Eliot Seide, executive director of AFSCME Council 5, which represents many intake workers at both the state and county level, points out that roughly 330 people would lose their jobs under such a scenario.
“HMOs are notorious for denying health care to people,” Seide said. “The workers they want to cut help people gain access to health care. … If the health plans are really intent on cutting costs, they should have to reveal their bloated administrative fees and cut them.”
Reaction to the plan from legislators has been guarded. They generally laud the health care organizations for coming up with potential solutions to the state’s budget crisis. With a $6.2 billion hole to fill, all ideas are welcome. But few express enthusiasm for moving the state’s disabled residents into managed-care programs. In large part, the reluctance stems from the lack of information available about existing publicly funded programs run by HMOs.

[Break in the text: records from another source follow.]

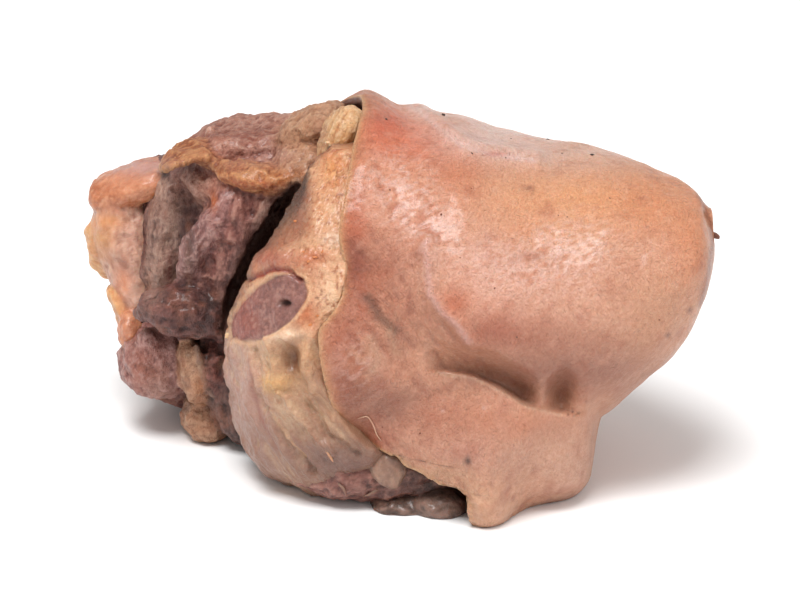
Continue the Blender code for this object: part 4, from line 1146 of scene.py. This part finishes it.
def torn_side():
    """The torn far side grown into one skin: masses, strands, chunks, the browned ledge and the ribbon."""
    points, faces = plain_tube(GAP, 60, 48, 9, 0.8, 51)
    cutter = linked("gap", outward_mesh("gap", points, faces))
    meat = [
        # masses that fill the far side, a shade-toned mass low down as painted shade, and the meat under the
        # rim of the rind
        Lobe("dark", (-42, 33, 43), (32, 17, 41), power=2.6, fibre_axis=2, lumps=16, lump_height=1.4),
        Lobe("shade", (-40, 13, 15), (13, 13, 15), power=2.3, fibre_axis=2, lump_height=1.2),
        Lobe("mauve", (-20, 22, 73), (17, 22, 16), power=2.4, lumps=12, lump_height=1.2),
        Lobe("purple", (-52, 36, 22), (24, 15, 21), power=2.5, fibre_axis=2, lumps=14, lump_height=1.2),
        # the rough plate on top, with a raised back edge, and what fills under the rim
        Lobe("mauve", (-36, 26, 78.5), (24, 17, 7), (22, -4, -6), 2.8, lumps=6, lump_height=1.5,
             fibre=1.5, fibre_height=0.4, squeeze=0.6),
        Lobe("tan", (-22, 17, 84), (12, 15, 8), (14, -8, 0), 2.6, lumps=5, lump_height=1.2,
             fibre=1.3, fibre_height=0.35, squeeze=0.7),
        Strand("mauve", (at(-56, 84, 22), at(-48, 86.5, 24), at(-38, 87, 25), at(-28, 89.5, 24)),
               (1.6, 2.6, 2.8, 2), (5, 6, 6, 5), lumps=5, lump_height=1.1, fibre=1, fibre_height=0.4),
        Strand("tan", (at(-31, 90.5, 22), at(-24, 92.5, 17), at(-16, 94, 14)), (2.6, 3.6, 4), (7, 8, 9),
               lumps=5, lump_height=0.8, fibre=1, fibre_height=0.3),
        Strand("rim_fat", (at(-20, 79.5, 2), at(-16.2, 88.5, 3), at(-12.4, 96.2, 7.5)),
               (3.2, 5, 4.6), (5, 7, 7.5), lumps=4, lump_height=0.6, fibre=1, fibre_height=0.4),
        # the central mass, the flat blade and low bundles on it
        Strand("purple", (at(-36, 81, 18), at(-41, 68, 15), at(-44, 52, 13), at(-48, 34, 14)),
               (10, 12, 10.5, 6.5), (9, 10, 9, 6), lumps=9, lump_height=1.3, fibre=1.9, fibre_height=0.6),
        Strand("lilac", (at(-45.5, 74, 9), at(-50.5, 66, 8.5), at(-56, 58, 9.5), at(-60, 46, 13)),
               (2.6, 4.4, 4.6, 2), (2.2, 3, 3, 2.2), 24, lump_height=0.5, fibre=1.2, fibre_height=0.35),
        Strand("purple", (at(-42, 76, 9), at(-42.5, 66, 7), at(-44, 56, 6.5), at(-45, 46, 9)),
               (3, 4, 3.6, 2), (2.4, 2.8, 2.8, 2.2), lump_height=0.7, fibre=1.1, fibre_height=0.5),
        Strand("mauve", (at(-33, 73.5, 8.5), at(-36, 67, 7), at(-40.5, 61.5, 7)),
               (3.4, 4.4, 2.2), (2.6, 3.4, 2.4), lumps=5, lump_height=0.9, fibre=1.1, fibre_height=0.4),
        # the flat grey strand on the left with its red-brown edge
        Strand("grey_tan", (at(-60, 79, 28), at(-62.5, 68, 25), at(-63.5, 54, 24), at(-61, 38, 24)),
               (5.5, 6, 6, 6.5), (5, 6.5, 6.5, 6), lumps=8, lump_height=0.7, fibre=1.3, fibre_height=0.35),
        Lobe("dark", (-62, 38, 50), (12, 9, 26), (0, -8, 0), power=2.5, fibre_axis=2),
        Lobe("purple", at(-53, 48, 12), (6, 5, 6)),
        Lobe("red", at(-50, 32, 13), (6, 5, 5)),
        # the browned ledge and the curled ribbon with the flake that stands on it
        Strand("ochre", (at(-50, 80.5, 15), at(-41, 78.2, 10), at(-32, 77.2, 8), at(-24.5, 78.5, 8)),
               (2.4, 3.4, 3.6, 2.6), (4, 6, 6, 5), lumps=5, lump_height=0.8, fibre=1, fibre_height=0.45),
        Strand("ochre", (at(-65, 79, 10), at(-61.5, 82, 13), at(-56, 84.4, 18), at(-48, 82.5, 24)),
               (1.4, 1.8, 2.4, 3.6), (3, 5, 7, 8), lump_height=0.4, fibre=0.9, fibre_height=0.3),
        Strand("mauve", (at(-49, 86, 30), at(-51, 89, 30), at(-51.8, 92, 30)),
               (3.6, 2, 0.8), (3, 2, 0.9), lump_height=0.3, fibre_height=0.2),
        # the dark pointed chunk in two layers
        Strand("dark", (at(-73, 39.5, 12), at(-67, 42, 10), at(-59, 41.5, 9), at(-51, 36, 10)),
               (1.4, 5.6, 8, 5), (2, 6, 8, 7), lumps=7, lump_height=1.1, fibre=1.3, fibre_height=0.45),
        Strand("dark", (at(-66, 46, 12), at(-60, 44.5, 8), at(-52, 40, 7), at(-46, 33, 9)),
               (1.4, 3.2, 4.6, 3), (2, 4, 5, 4), lumps=6, lump_height=0.8, fibre=1, fibre_height=0.4),
        # the lower left
        Lobe("lilac", at(-65.5, 29, 22), (12, 12, 11), (0, -32, 0), 2.3, fibre_axis=2, lumps=10,
             lump_height=1.4, fibre=1.6, fibre_height=0.5),
        Strand("lilac", (at(-70, 37, 15), at(-68, 28, 14.5), at(-62, 18, 16)), (3, 4.4, 3), (3, 3.5, 3),
               lumps=7, lump_height=0.8, fibre=1.1, fibre_height=0.5),
        Strand("tan", (at(-59.5, 35, 12), at(-57.5, 26, 10.5), at(-54, 16, 12)), (2, 4, 4.6), (4, 6, 5),
               lumps=8, lump_height=0.9, fibre=1.6, fibre_height=0.3),
        Lobe("tan", at(-53, 12.2, 18), (7.8, 10, 7.4), (0, 20, 0), lumps=8, lump_height=1.2,
             fibre_height=0.2),
        Lobe("red", at(-50.5, 24.5, 10), (4.4, 6, 9), (0, -12, 0), fibre_axis=2, lumps=7, lump_height=0.8,
             fibre_height=0.2),
        Strand("tongue", (at(-56, 33, 7), at(-55.2, 26, 6), at(-52, 19, 6), at(-47.5, 16.5, 7)),
               (0.7, 0.7, 0.8, 0.7), (1.6, 1.6, 1.6, 1.2), lumps=3, lump_height=0.35, fibre_height=0.1),
    ]
    grown_flesh("torn_side", meat, 0.60, TORN_MEAT, TORN_PATCHES, 1, 8, cutter)
    bpy.data.objects.remove(cutter)
    fat = [
        Strand("lip", (at(-84.5, 71.5, 40), at(-80, 73.8, 39), at(-71, 76.5, 36), at(-61, 79, 33)),
               (2.8, 4.8, 5.2, 5.2), (5, 9, 10, 10), lumps=9, lump_height=0.7, fibre=3, fibre_height=0.08,
               squeeze=0.5),
        Lobe("yellow", at(-80.5, 59, 36), (5.8, 6, 9.5), (0, -14, 0), lumps=7, lump_height=1.2,
             fibre_height=0.25),
        Strand("pink_fat", (at(-76, 74, 37), at(-75, 62, 33), at(-72, 50, 30), at(-69, 40, 26)),
               (9, 9, 7, 5), (8, 8, 7, 6), lumps=9, lump_height=0.9, fibre=3, fibre_height=0.12,
               squeeze=0.3),
        Strand("yellow", (at(-79, 49, 32), at(-76, 42.5, 29), at(-74, 37, 27)), (3.4, 3, 3.4), (5, 5, 5),
               lumps=6, lump_height=0.7, fibre_height=0.25),
        Lobe("lip", at(-74.4, 36.5, 24), (3.4, 7, 6), lumps=6, lump_height=0.8, fibre_height=0.2),
        Lobe("cream", at(-73.5, 56.5, 29.5), (3.6, 3, 4.6), (0, 20, 0), lumps=5, lump_height=0.7,
             fibre_height=0.1),
    ]
    grown_flesh("rear_fat", fat, 0.55, FAT, TORN_PATCHES, 0.45, 12)


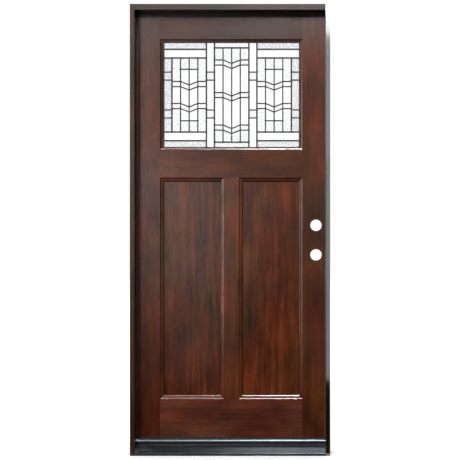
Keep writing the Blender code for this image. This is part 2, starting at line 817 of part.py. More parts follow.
def hinge_leaf(name, side, knuckles, cutters, material):
    """One leaf about the pin's axis, z from the hinge's base. side is -1 on the frame and 1 on
    the door. knuckles are the places, from the bottom, of the knuckles that it carries."""
    inner = side * SIDE_GAP / 2
    outer = inner + side * LEAF_THICKNESS
    near, far = sorted((inner, outer))
    plate_end = -PIN_STANDOFF
    plate_start = plate_end - LEAF_WIDTH
    leaf = box(
        f"{name}_plate", (near, plate_start, 0.0), (far, plate_end, HINGE_HEIGHT), cutters
    )
    pitch = HINGE_HEIGHT / KNUCKLE_COUNT
    for place in knuckles:
        low, high = place * pitch + SEAT_GAP, (place + 1) * pitch - SEAT_GAP
        web = box(
            f"{name}_web_{place}", (near, plate_end - OVERCUT, low), (far, 0.0, high), cutters
        )
        barrel = cylinder(
            f"{name}_knuckle_{place}",
            KNUCKLE_RADIUS,
            high - low,
            Matrix.Translation((0.0, 0.0, (low + high) / 2)),
            cutters,
            KNUCKLE_SIDES,
        )
        combine(leaf, as_cutter(web), "UNION")
        combine(leaf, as_cutter(barrel), "UNION")
    hole = cylinder(
        f"{name}_pin_hole",
        PIN_RADIUS + BORE_CLEARANCE,
        HINGE_HEIGHT + 2 * OVERCUT,
        Matrix.Translation((0.0, 0.0, HINGE_HEIGHT / 2)),
        cutters,
        PIN_SIDES,
    )
    combine(leaf, as_cutter(hole))
    radii = (SCREW_HEAD_RADIUS, SCREW_RADIUS)[::side]
    for across, height in screw_places():
        sink = cylinder(
            f"{name}_screw",
            radii[0],
            LEAF_THICKNESS + 2 * SCREW_OVERCUT,
            Matrix.Translation(((near + far) / 2, across, height)) @ SECTION,
            cutters,
            SCREW_SIDES,
            end_radius=radii[1],
        )
        combine(leaf, as_cutter(sink))
    return settled(leaf, cutters, material)


def pin_mesh(material):
    """A hinge pin with a button head, turned from its half profile, z from the hinge's base."""
    top = HINGE_HEIGHT + SEAT_GAP
    profile = [
        (0.0, top + PIN_HEAD_HEIGHT),
        (PIN_HEAD_RADIUS * 0.6, top + PIN_HEAD_HEIGHT),
        (PIN_HEAD_RADIUS, top + PIN_HEAD_HEIGHT * 0.5),
        (PIN_HEAD_RADIUS, top),
        (PIN_RADIUS, top),
        (PIN_RADIUS, PIN_RADIUS / 2),
        (PIN_RADIUS / 2, 0.0),
        (0.0, 0.0),
    ]
    mesh = bpy.data.meshes.new("hinge_pin")
    mesh.from_pydata([(x, 0.0, z) for x, z in profile], [(i, i + 1) for i in range(7)], [])
    mesh.materials.append(material)
    return mesh


def hang_leaf(door):
    """Parents the leaf's pieces to an empty on the hinge axis."""
    swing = bpy.data.objects.new("door_swing", None)
    swing.empty_display_size = HINGE_HEIGHT
    swing.location = (PIN_X, PIN_Y, DOOR_BOTTOM)
    pieces = list(door.objects)
    door.objects.link(swing)
    bpy.context.view_layer.update()
    for piece in pieces:
        piece.parent = swing
        piece.matrix_parent_inverse = swing.matrix_world.inverted()


def build_hinges(door, frame, cutters, stile, jamb, steel):
    """Three butt hinges let into the leaf's edge and the hinge jamb."""
    frame_leaf = hinge_leaf("frame_leaf", -1, (0, 2, 4), cutters, steel)
    door_leaf = hinge_leaf("door_leaf", 1, (1, 3), cutters, steel)
    pin = pin_mesh(steel)
    pocket = LEAF_THICKNESS + SEAT_GAP
    for number, middle in enumerate(HINGE_HEIGHTS, start=1):
        base = middle - HINGE_HEIGHT / 2
        low_y = PIN_Y - PIN_STANDOFF - LEAF_WIDTH - SEAT_GAP
        low_z, high_z = base - SEAT_GAP, base + HINGE_HEIGHT + SEAT_GAP
        mortise = box(
            f"door_mortise_{number}",
            (-HALF_DOOR - OVERCUT, low_y, low_z),
            (-HALF_DOOR + pocket, INDOORS + OVERCUT, high_z),
            cutters,
        )
        combine(stile, as_cutter(mortise))
        mortise = box(
            f"jamb_mortise_{number}",
            (-HALF_RABBET - pocket, low_y, low_z),
            (-HALF_RABBET + OVERCUT, INDOORS + OVERCUT, high_z),
            cutters,
        )
        combine(jamb, as_cutter(mortise))
        for label, mesh, collection in (
            ("frame_leaf", frame_leaf, frame),
            ("door_leaf", door_leaf, door),
            ("pin", pin, frame),
        ):
            piece = add_object(f"hinge_{label}_{number}", mesh, collection)
            piece.location = (PIN_X, PIN_Y, base)
            if label == "pin":
                turned = piece.modifiers.new("turned", "SCREW")
                turned.steps = turned.render_steps = PIN_SIDES
                turned.use_merge_vertices = True
                turned.merge_threshold = 1e-5


def main():
    clear_scene()
    whole = new_collection("front_door", bpy.context.scene.collection)
    door = new_collection("door_leaf", whole)
    frame = new_collection("door_frame", whole)
    cutters = new_collection("cutters", bpy.context.scene.collection)

    leaf_timber = new_material("stained mahogany", (0.105, 0.036, 0.020), 0.38)
    panel_timber = new_material("stained mahogany panel", (0.098, 0.036, 0.020), 0.40)
    jamb_timber = new_material("stained jamb timber", (0.090, 0.045, 0.032), 0.42)
    stop_timber = new_material("stained stop timber", (0.100, 0.036, 0.021), 0.38)
    clear = new_material("clear glass", (0.93, 0.95, 0.94), 0.02, transmission=1.0)
    came_metal = new_material("blackened zinc came", (0.035, 0.035, 0.04), 0.45, 0.8)
    spacer_metal = new_material("spacer bar", (0.25, 0.25, 0.26), 0.4, 0.9)
    deck_metal = new_material("black anodised deck", (0.045, 0.055, 0.062), 0.32, 0.7)
    cap_finish = new_material("black threshold cap", (0.040, 0.050, 0.058), 0.25, 0.3)
    composite = new_material("black composite", (0.020, 0.020, 0.022), 0.6)
    rubber = new_material("black weatherstrip", (0.012, 0.012, 0.012), 0.7)
    steel = new_material("oil-rubbed hinge steel", (0.050, 0.042, 0.036), 0.38, 0.9)

    members = build_leaf_frame(door, cutters, leaf_timber)
    bore_lock_stile(members["lock_stile"], cutters)
    build_panels(door, panel_timber)
    build_glass(door, cutters, clear, came_metal, spacer_metal, stop_timber)
    build_sweep(door, rubber)
    hinge_jamb, leg_stops = build_jambs(frame, cutters, jamb_timber)
    build_weatherstrips(frame, rubber)
    build_threshold(frame, leg_stops, composite, deck_metal, cap_finish)
    build_hinges(door, frame, cutters, members["hinge_stile"], hinge_jamb, steel)
    hang_leaf(door)


main()
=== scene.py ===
"""Finishes, leaded light, hinge screws and studio for the pre-hung front door.

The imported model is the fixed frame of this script: metres, +Z up, the door in the XZ plane with
its outdoor side towards -Y. The timber, metal and seals are dressed in place. The leaded light,
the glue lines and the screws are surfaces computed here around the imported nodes.
"""

import logging
import math
from dataclasses import dataclass, field, replace
from enum import Enum
from itertools import product

import bpy
import numpy as np
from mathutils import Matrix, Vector


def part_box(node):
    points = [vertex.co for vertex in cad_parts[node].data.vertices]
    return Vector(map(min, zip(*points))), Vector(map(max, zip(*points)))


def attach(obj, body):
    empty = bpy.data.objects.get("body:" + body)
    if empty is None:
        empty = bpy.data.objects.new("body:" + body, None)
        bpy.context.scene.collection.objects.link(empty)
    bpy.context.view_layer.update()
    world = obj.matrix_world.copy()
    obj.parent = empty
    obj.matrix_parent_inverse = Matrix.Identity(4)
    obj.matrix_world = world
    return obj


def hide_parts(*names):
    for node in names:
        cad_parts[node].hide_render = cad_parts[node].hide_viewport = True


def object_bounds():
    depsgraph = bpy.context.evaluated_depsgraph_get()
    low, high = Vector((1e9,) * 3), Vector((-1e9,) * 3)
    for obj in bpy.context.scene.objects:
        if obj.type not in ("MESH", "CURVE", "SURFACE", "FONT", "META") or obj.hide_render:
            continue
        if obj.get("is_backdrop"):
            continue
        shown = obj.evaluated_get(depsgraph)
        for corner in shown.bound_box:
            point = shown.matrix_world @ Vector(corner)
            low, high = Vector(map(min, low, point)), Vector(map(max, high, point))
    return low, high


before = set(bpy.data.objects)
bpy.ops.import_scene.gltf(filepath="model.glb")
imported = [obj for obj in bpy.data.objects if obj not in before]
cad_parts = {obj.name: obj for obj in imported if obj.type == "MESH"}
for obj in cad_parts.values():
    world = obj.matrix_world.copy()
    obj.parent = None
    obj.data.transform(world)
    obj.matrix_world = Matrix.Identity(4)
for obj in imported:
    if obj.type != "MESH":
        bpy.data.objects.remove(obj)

LOG = logging.getLogger("front_door")

Array = np.ndarray
Material = bpy.types.Material
Piece = bpy.types.Object
Pair = tuple[float, float]
Place = tuple[float, float, float]
Colour = tuple[float, float, float]
Socket = bpy.types.NodeSocket
Stops = list[tuple[float, Colour]]
Tones = tuple[tuple[str, float], ...]
Column = tuple[float, float, float, list[Pair]]
Faces = list[list[int]]

UNIT: Colour = (1.0, 1.0, 1.0)
# Painted shade: the near-black colour laid into the quirks of the mouldings.
QUIRK_SHADE: Colour = (0.0035, 0.0022, 0.0016)
NOISE_RANGE = (0.3, 0.7)
SHARP_ANGLE = math.radians(38.0)
HINGES = (1, 2, 3)


class Grain(Enum):
    """The way that the fibres of a board run."""

    UPRIGHT = "upright"
    LEVEL = "level"


class GlassKind(Enum):
    """The sheet that a piece of the leaded light is cut from."""

    ROLLED = "rolled_glass"
    SEEDY = "seedy_glass"
    CLEAR = "plain_glass"


class Graph:
    """A node tree, with short ways to add and join its nodes."""

    def __init__(self, tree: bpy.types.NodeTree) -> None:
        """Takes the tree that the nodes are added to."""
        self.tree = tree

    def add(self, kind: str, inputs: dict | tuple = (), **settings: object) -> bpy.types.Node:
        """Adds a node.

        Args:
            kind: the node's type, without the ShaderNode prefix.
            inputs: what its sockets are fed with, by name or number or else from the first on.
            settings: values of the node's own properties.

        Returns:
            The new node.
        """
        node = self.tree.nodes.new("ShaderNode" + kind)
        for name, value in settings.items():
            setattr(node, name, value)
        for key, value in inputs.items() if isinstance(inputs, dict) else enumerate(inputs):
            self.feed(node.inputs[key], value)
        return node

    def feed(self, socket: Socket, value: object) -> None:
        """Joins a socket to another, or sets its value.

        Args:
            socket: the input.
            value: an output socket, a number or a tuple of numbers.
        """
        if isinstance(value, bpy.types.NodeSocket):
            self.tree.links.new(value, socket)
        elif isinstance(value, tuple) and len(socket.default_value) == len(value) + 1:
            socket.default_value = (*value, 1.0)
        else:
            socket.default_value = value

    def place(self, scale: Place, offset: Place = (0.0, 0.0, 0.0)) -> Socket:
        """Object coordinates times scale plus offset."""
        return self.stretch(self.add("TexCoord").outputs["Object"], scale, offset)

    def stretch(self, vector: Socket, scale: Place, offset: Place = (0.0, 0.0, 0.0)) -> Socket:
        """A vector times scale plus offset."""
        inputs = {"Vector": vector, "Scale": scale, "Location": offset}
        return self.add("Mapping", inputs).outputs["Vector"]

    def noise(self, at: Socket, scale: float, detail: float = 2.0, rough: float = 0.5) -> Socket:
        """Noise between about 0.2 and 0.8, with scale cycles a metre and detail finer octaves."""
        inputs = {"Vector": at, "Scale": scale, "Detail": detail, "Roughness": rough}
        return self.add("TexNoise", inputs).outputs[0]

    def math(self, operation: str, first: object, second: object = 0.0) -> Socket:
        """The result of a Math node on two sockets or numbers."""
        return self.add("Math", (first, second), operation=operation).outputs[0]

    def triple(self, value: Socket) -> Socket:
        """A vector, or a grey colour, that has the value in all three places."""
        return self.add("CombineXYZ", (value, value, value)).outputs[0]

    def span(
        self, value: Socket, start: float, end: float, low: object, high: float, **settings: str
    ) -> Socket:
        """A value moved from the range start to end into the range low to high, and held there."""
        return self.add("MapRange", (value, start, end, low, high), **settings).outputs[0]

    def ramp(self, value: Socket, stops: Stops) -> Socket:
        """A colour ramp.

        Args:
            value: the factor.
            stops: pairs of position and linear colour, from low to high.

        Returns:
            The colour socket.
        """
        node = self.add("ValToRGB", (value,))
        elements = node.color_ramp.elements
        while len(elements) < len(stops):
            elements.new(1.0)
        for element, (position, colour) in zip(elements, stops):
            element.position = position
            element.color = (*colour, 1.0)
        return node.outputs["Color"]

    def blend(self, factor: object, first: object, second: object, mode: str = "MIX") -> Socket:
        """Two colours mixed in a blend mode, with factor as the share of the second one."""
        inputs = {"Factor": factor, 6: first, 7: second}
        return self.add("Mix", inputs, data_type="RGBA", blend_type=mode).outputs[2]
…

“I’m very nervous about that in terms of quality and the flexibility that some of the disabled people need,” Abeler said. “I don’t know that the HMOs have a great track record in saving money or producing great quality improvements, because so much of that information is proprietary. So we don’t know how they’re doing. I’m nervous to give them a blank check to serve another few hundred thousand people.”
Rep. Erin Murphy, a key Democrat on health care issues, is only slightly more optimistic about the viability of the proposal. “I think it’s worth exploring,” she said, “but I would want to make sure that making that change will yield a good health outcome for the disabled community if they were enrolled in managed care. I would want proof that they would get a better standard of care.”
The seven health care organizations that put forth the plan are not speaking publicly about the criticisms. Calls to them were referred to the public relations firm of Padilla Speer Beardsley, which they have hired to handle media requests. In response to an inquiry from Capitol Report, the firm issued a statement about the plan.
“Health care providers and plans developed the Healthcare Imperative document as a resource for the new administration and Legislature to use as they address the state’s publicly funded health care programs in light of the budget deficit,” the statement reads. “Although many of the ideas are not new, some will be met with resistance. We firmly believe that the five opportunity areas in this document, if taken as a package, could improve access, affordability and quality of health care for all Minnesotans, including – and especially – those now served by publicly funded programs.”